Dynamic Price and Sale Price Optimization
RTB House dynamic banners excel at showing discounts. Ensure your sale_price is always up-to-date. If a product goes on sale, the banner can automatically show a "20% OFF" badge.
If your feed updates only once a day and a flash sale starts, you're losing hours of high-conversion potential. This is where rule-based automation becomes critical.
Category Taxonomy Alignment
The more granular your category path, the better the recommendation engine performs. Instead of just "Shoes," use "Apparel > Men > Shoes > Athletic > Running." This allows the algorithm to understand specific product context.
If your source data is messy, use regex-based transformation rules to standardize your taxonomy.

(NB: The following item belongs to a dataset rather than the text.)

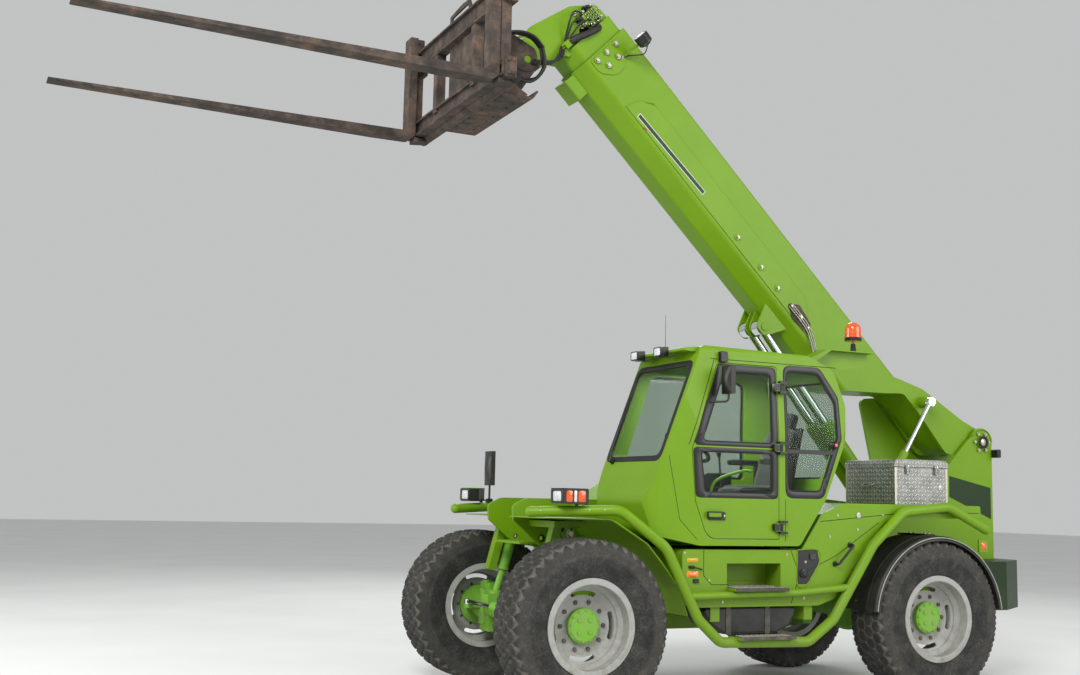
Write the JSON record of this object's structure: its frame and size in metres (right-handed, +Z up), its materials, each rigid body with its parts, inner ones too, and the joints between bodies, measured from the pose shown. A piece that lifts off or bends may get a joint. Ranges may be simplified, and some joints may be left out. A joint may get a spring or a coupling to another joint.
{
  "type": "telehandler",
  "caption": "Telescopic handler with side cab, side engine pod, tube frame round the flanks, rough tyres, raised boom and pallet forks.",
  "frame": {"origin": "on the ground, below the middle of the parked machine with its forks", "axes": "+X to the front where the forks point, +Y to the machine's left where the cab is, +Z up"},
  "size_m": [8.89, 2.522, 5.8257],
  "materials": {
    "lime_paint": "gloss",
    "green_paint": "satin",
    "worn_brown_steel": "rusty",
    "axle_iron": "dusty",
    "silver_paint": "dusty",
    "tyre_rubber": "dusty",
    "black_plastic": "matte",
    "chrome": "polished",
    "tinted_glass": "clear",
    "seat_fabric": "woven",
    "plate_aluminium": "patterned",
    "lamp_plastic": "clear lenses",
    "amber_plastic": "translucent"
  },
  "bodies": {
    "machine": {"front_axle": "lime_paint", "rear_axle": "lime_paint", "chassis_frame": "lime_paint", "suspension_cylinders": "lime_paint", "counterweight": "green_paint", "ring_tubes": "lime_paint", "front_fenders": "lime_paint", "side_body_left": "lime_paint", "engine_hood": "lime_paint", "engine_block": "axle_iron", "tool_box": "plate_aluminium", "cab_shell": "lime_paint", "cab_roof": "lime_paint", "cab_glass": "tinted_glass", "seat_base": "black_plastic", "seat": "seat_fabric", "controls": "black_plastic", "lamps": "lamp_plastic", "beacon": "amber_plastic", "nose_mirror": "black_plastic"},
    "door": {"cab_door": "lime_paint", "door_glass": "tinted_glass", "door_mirror": "black_plastic"},
    "boom": {"boom_outer": "lime_paint"},
    "boom_slide": {"boom_inner": "lime_paint"},
    "tool": {"carriage": "worn_brown_steel", "forks": "worn_brown_steel"},
    "lift_rod_body": {"lift_rods": "chrome"},
    "lift_barrel_body": {"lift_barrels": "lime_paint"},
    "level_barrel_body": {"level_barrel": "lime_paint"},
    "level_rod_body": {"level_rod": "chrome"},
    "tilt_barrel_body": {"tilt_barrel": "lime_paint"},
    "tilt_rod_body": {"tilt_rod": "chrome"},
    "rod_front": {"steering_rod_front": "chrome"},
    "rod_rear": {"steering_rod_rear": "chrome"},
    "knuckle_fl_body": {"knuckle_fl": "lime_paint"},
    "wheel_fl": {"tyre_fl": "tyre_rubber", "rim_fl": "silver_paint", "hub_fl": "lime_paint"},
    "knuckle_fr_body": {"knuckle_fr": "lime_paint"},
    "wheel_fr": {"tyre_fr": "tyre_rubber", "rim_fr": "silver_paint", "hub_fr": "lime_paint"},
    "knuckle_rl_body": {"knuckle_rl": "lime_paint", "mudguard_rl": "black_plastic"},
    "wheel_rl": {"tyre_rl": "tyre_rubber", "rim_rl": "silver_paint", "hub_rl": "lime_paint"},
    "knuckle_rr_body": {"knuckle_rr": "lime_paint", "mudguard_rr": "black_plastic"},
    "wheel_rr": {"tyre_rr": "tyre_rubber", "rim_rr": "silver_paint", "hub_rr": "lime_paint"}
  },
  "joints": [
    {"name": "boom_lift", "type": "hinge", "parent": "machine", "child": "boom", "pos_m": [-4.095, -0.15, 2.185], "axis": [0, -1, 0], "range_deg": [-43, 25.5]},
    {"name": "telescope", "type": "slide", "parent": "boom", "child": "boom_slide", "axis": [0.7157, 0, 0.6984], "range_m": [0, 3.1]},
    {"name": "tool_tilt", "type": "hinge", "parent": "boom_slide", "child": "tool", "pos_m": [0.77542, -0.15, 5.21225], "axis": [0, 1, 0], "range_deg": [-57, 60]},
    {"name": "lift_rod_swing", "type": "hinge", "parent": "boom", "child": "lift_rod_body", "pos_m": [-1.6458, -0.15, 3.13591], "axis": [0, -1, 0], "range_deg": [-1, 1.5]},
    {"name": "lift_stroke", "type": "slide", "parent": "lift_rod_body", "child": "lift_barrel_body", "axis": [-0.6468, 0, -0.7626], "range_m": [-0.94, 0.56]},
    {"name": "level_barrel_swing", "type": "hinge", "parent": "machine", "child": "level_barrel_body", "pos_m": [-2.625, 0.19, 1.33], "axis": [0, -1, 0], "range_deg": [-4, 6.6]},
    {"name": "level_stroke", "type": "slide", "parent": "level_barrel_body", "child": "level_rod_body", "axis": [-0.5391, 0, 0.8422], "range_m": [-0.52, 0.31]},
    {"name": "tilt_barrel_swing", "type": "hinge", "parent": "boom_slide", "child": "tilt_barrel_body", "pos_m": [0.24674, -0.15, 5.63946], "axis": [0, 1, 0], "range_deg": [-2.6, 2.7]},
    {"name": "tilt_stroke", "type": "slide", "parent": "tilt_barrel_body", "child": "tilt_rod_body", "axis": [0.9269, 0, -0.3752], "range_m": [-0.17, 0.18]},
    {"name": "cab_door_hinge", "type": "hinge", "parent": "machine", "child": "door", "pos_m": [-0.993, 1.156, 1.96], "axis": [0, 0, 1], "range_deg": [0, 100]},
    {"name": "steer_fl", "type": "hinge", "parent": "machine", "child": "knuckle_fl_body", "pos_m": [0.67, 0.79, 0.637], "axis": [0, 0, 1], "range_deg": [-35, 35]},
    {"name": "steer_fr", "type": "hinge", "parent": "machine", "child": "knuckle_fr_body", "pos_m": [0.67, -0.79, 0.637], "axis": [0, 0, 1], "range_deg": [-35, 35]},
    {"name": "steer_rl", "type": "hinge", "parent": "machine", "child": "knuckle_rl_body", "pos_m": [-2.565, 0.79, 0.637], "axis": [0, 0, 1], "range_deg": [-35, 35]},
    {"name": "steer_rr", "type": "hinge", "parent": "machine", "child": "knuckle_rr_body", "pos_m": [-2.565, -0.79, 0.637], "axis": [0, 0, 1], "range_deg": [-35, 35]},
    {"name": "rod_front_slide", "type": "slide", "parent": "machine", "child": "rod_front", "axis": [0, 1, 0], "range_m": [-0.1, 0.1]},
    {"name": "rod_rear_slide", "type": "slide", "parent": "machine", "child": "rod_rear", "axis": [0, 1, 0], "range_m": [-0.1, 0.1]},
    {"name": "wheel_fl_spin", "type": "hinge", "parent": "knuckle_fl_body", "child": "wheel_fl", "pos_m": [0.67, 0.998, 0.637], "axis": [0, 1, 0], "continuous": true},
    {"name": "wheel_fr_spin", "type": "hinge", "parent": "knuckle_fr_body", "child": "wheel_fr", "pos_m": [0.67, -0.998, 0.637], "axis": [0, 1, 0], "continuous": true},
    {"name": "wheel_rl_spin", "type": "hinge", "parent": "knuckle_rl_body", "child": "wheel_rl", "pos_m": [-2.565, 0.998, 0.637], "axis": [0, 1, 0], "continuous": true},
    {"name": "wheel_rr_spin", "type": "hinge", "parent": "knuckle_rr_body", "child": "wheel_rr", "pos_m": [-2.565, -0.998, 0.637], "axis": [0, 1, 0], "continuous": true}
  ],
  "couplings": [
    {"joint": "lift_rod_swing", "follows": "boom_lift", "ratio": -0.03},
    {"joint": "lift_stroke", "follows": "boom_lift", "m_per_rad": 1.24},
    {"joint": "level_barrel_swing", "follows": "boom_lift", "ratio": -0.15},
    {"joint": "level_stroke", "follows": "boom_lift", "m_per_rad": 0.68},
    {"joint": "tilt_barrel_swing", "follows": "tool_tilt", "ratio": 0.043},
    {"joint": "tilt_stroke", "follows": "tool_tilt", "m_per_rad": 0.166},
    {"joint": "steer_fr", "follows": "steer_fl", "ratio": 1},
    {"joint": "rod_front_slide", "follows": "steer_fl", "m_per_rad": 0.1596},
    {"joint": "steer_rr", "follows": "steer_rl", "ratio": 1},
    {"joint": "rod_rear_slide", "follows": "steer_rl", "m_per_rad": -0.1596}
  ]
}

6. Common Errors & Troubleshooting
| Error | Cause | Resolution |
|---|---|---|
| **ID Not Found** | Pixel fires an ID that isn't in the feed | Check for `variant_id` vs `product_id` mismatches |
| **Invalid XML Structure** | Malformed tags or unescaped characters | Use an XML validator; ensure `&` is escaped as `&` |
| **Price Mismatch** | Feed price differs from PDP price | Increase feed update frequency; check for currency conversion lag |
| **Broken Image Link** | Crawler receives a 404 or timeout | Ensure images are served via a reliable CDN |
| **Availability Lag** | User clicks an ad for an out-of-stock item | Implement proactive stock-check rules in your feed layer |
7. Automation: The High-Frequency Necessity
RTB House's Deep Learning engine is a high-frequency system. It makes decisions in milliseconds. If your data is "frozen" in a 24-hour-old CSV file, you're providing the AI with an obsolete map of your business.
Automation ensures:
- ID Persistence: Automated mapping logic prevents accidental ID changes that could trigger a campaign reset
- Real-time Stock Protection: Automatically toggle the
availabilityflag based on actual warehouse levels - Dynamic Attribute Enhancement: Use rules to automatically clean up titles and descriptions, ensuring the AI has the best possible "features"

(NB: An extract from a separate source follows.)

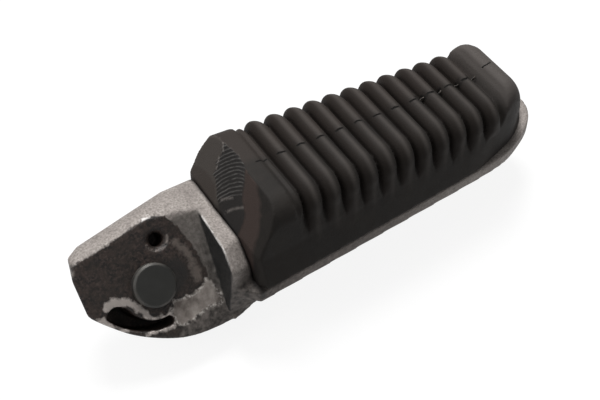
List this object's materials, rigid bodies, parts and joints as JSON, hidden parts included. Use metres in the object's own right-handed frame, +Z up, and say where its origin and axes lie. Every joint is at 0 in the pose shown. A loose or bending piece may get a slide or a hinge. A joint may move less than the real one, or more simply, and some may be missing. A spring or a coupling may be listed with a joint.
{
  "type": "motorcycle passenger footpeg",
  "caption": "Folding passenger footpeg: cast arm with an angled hinge tongue, a captive pivot pin and a ribbed rubber pad bolted on from below.",
  "frame": {"origin": "on the pivot axis, in the middle plane of the peg", "axes": "+X outboard along the peg, +Z up out of the tread, +Y to the rear side of the tread; the pivot axis leans 45 degrees from +Z towards -Y"},
  "size_m": [0.1488, 0.0412, 0.0477],
  "materials": {
    "cast_aluminium": "as cast, worn and dirty",
    "rubber": "weathered matte",
    "zinc_steel": "dull zinc",
    "dark_steel": "dark oiled"
  },
  "bodies": {
    "footpeg": {"peg_casting": "cast_aluminium", "rubber_pad": "rubber", "insert_plate": "zinc_steel", "bolt_inner": "zinc_steel", "bolt_outer": "zinc_steel", "washer_inner": "zinc_steel", "washer_outer": "zinc_steel"},
    "pivot_pin": {"pivot_pin": "dark_steel"}
  },
  "joints": [
    {"name": "pin_turn", "type": "hinge", "parent": "footpeg", "child": "pivot_pin", "pos_m": [0, 0, 0], "axis": [0, -0.7071, 0.7071], "continuous": true}
  ]
}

- Multi-Channel Consistency: Keep RTB House data in sync with Google Ads Remarketing and other channels
8. Feed Observability: The Professional Approach
A high-performing RTB House setup doesn't just "run"—it's observed. Technical managers should implement monitoring that tracks the "diff" between feed and pixel data. If the percentage of "ID Mismatches" spikes, it should trigger an alert.
Similarly, monitoring the percentage of "Sale" items in the feed helps verify that promotion logic is firing correctly. This level of feed health monitoring separates elite e-commerce operations from the rest.
FAQ: RTB House Feed Optimization
Does RTB House require a specific XML schema?
RTB House is flexible and can work with standard Google Shopping or Facebook XML formats. However, for optimal performance, a customized feed including additional retargeting attributes is recommended.
How does RTB House handle variants (size/color)?
RTB House prefers a flat feed where each variant is a separate item with its own unique ID. This allows the engine to retarget the exact item viewed by the user. Parent-child relationships don't work well for retargeting—you need individual product-level granularity.
What is the impact of low-quality images on RTB House?
Low-quality images hinder visual feature extraction, leading to less accurate recommendations and lower click-through rates in dynamic banners. This directly impacts your ROAS.
How often should I refresh my RTB House feed?
At minimum, once every 24 hours. However, for high-volume retailers, 4-6 times per day is recommended for data accuracy. The more frequently your inventory changes, the more frequently you need to update.
Can I use the same feed for Criteo and RTB House?
Yes, if the ID structure is identical. However, best practice is to have dedicated exports to leverage each platform's unique optimization features and attributes.
What are the best practices for category mapping?
Use the most granular category path possible. Avoid generic labels. Use standard taxonomies like Google Product Category (GPC) as a baseline, but extend them with your own internal sub-categories for better AI learning.